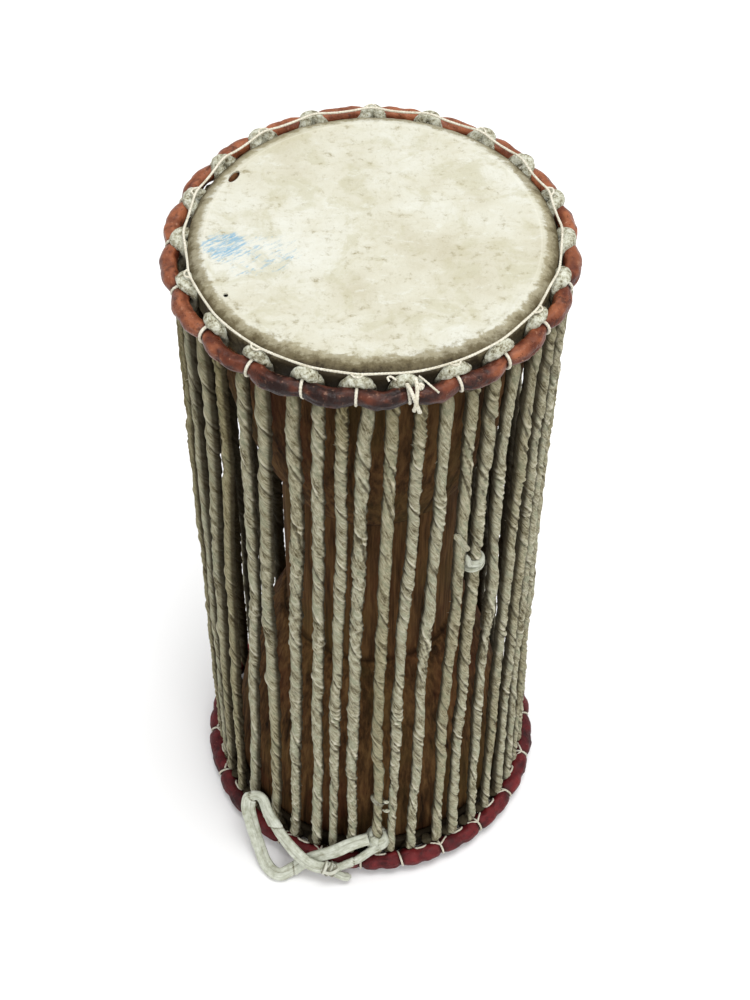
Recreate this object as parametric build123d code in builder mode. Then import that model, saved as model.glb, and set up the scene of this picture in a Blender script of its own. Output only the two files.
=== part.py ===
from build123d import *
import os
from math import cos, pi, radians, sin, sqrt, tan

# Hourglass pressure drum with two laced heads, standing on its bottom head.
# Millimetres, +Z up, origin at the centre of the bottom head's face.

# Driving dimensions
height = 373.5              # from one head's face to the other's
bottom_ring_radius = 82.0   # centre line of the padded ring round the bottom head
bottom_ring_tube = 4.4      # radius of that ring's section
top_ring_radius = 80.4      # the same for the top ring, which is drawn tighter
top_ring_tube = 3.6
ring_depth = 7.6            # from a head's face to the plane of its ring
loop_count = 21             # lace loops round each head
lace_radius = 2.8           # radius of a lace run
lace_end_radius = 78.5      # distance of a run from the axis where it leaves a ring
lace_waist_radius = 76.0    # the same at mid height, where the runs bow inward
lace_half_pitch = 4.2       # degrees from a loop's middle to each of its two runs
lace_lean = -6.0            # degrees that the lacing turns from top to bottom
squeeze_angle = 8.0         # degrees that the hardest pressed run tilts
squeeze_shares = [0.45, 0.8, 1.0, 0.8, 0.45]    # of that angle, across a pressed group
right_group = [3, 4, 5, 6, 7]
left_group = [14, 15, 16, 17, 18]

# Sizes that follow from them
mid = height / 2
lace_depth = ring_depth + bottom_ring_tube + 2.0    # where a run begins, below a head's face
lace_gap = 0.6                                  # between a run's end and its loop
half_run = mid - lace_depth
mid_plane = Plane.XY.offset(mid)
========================
Only the lines from the opening of the material through the line with "# Millimetres, +Z" should be echoed, exactly as written.

Full output =
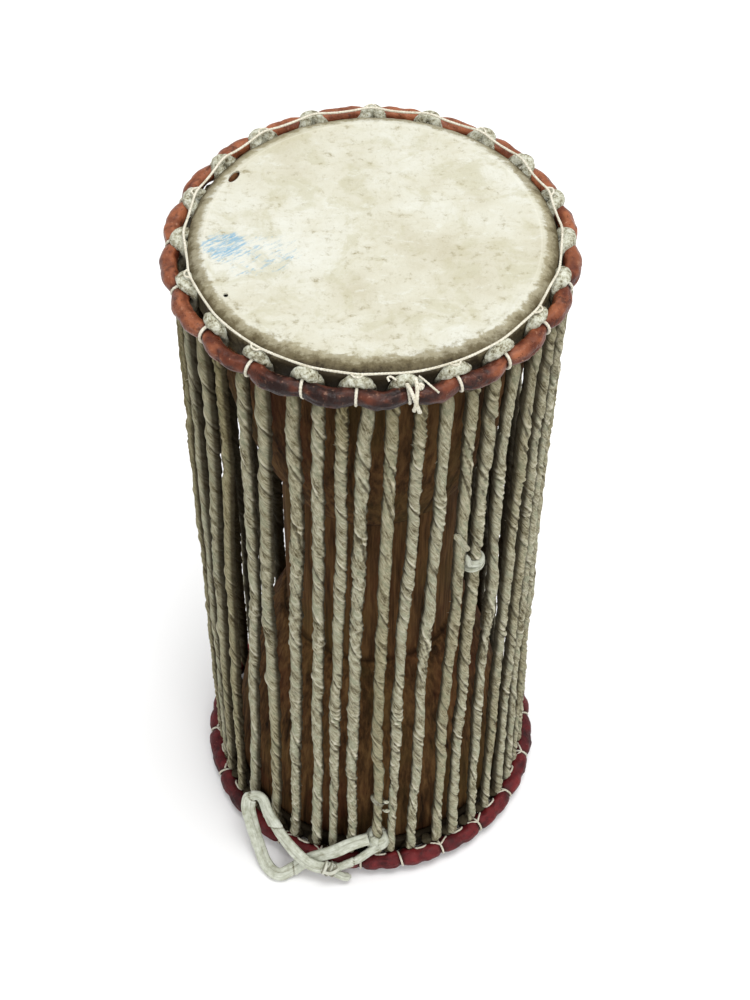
Recreate this object as parametric build123d code in builder mode. Then import that model, saved as model.glb, and set up the scene of this picture in a Blender script of its own. Output only the two files.
=== part.py ===
from build123d import *
import os
from math import cos, pi, radians, sin, sqrt, tan

# Hourglass pressure drum with two laced heads, standing on its bottom head.
# Millimetres, +Z up, origin at the centre of the bottom head's face.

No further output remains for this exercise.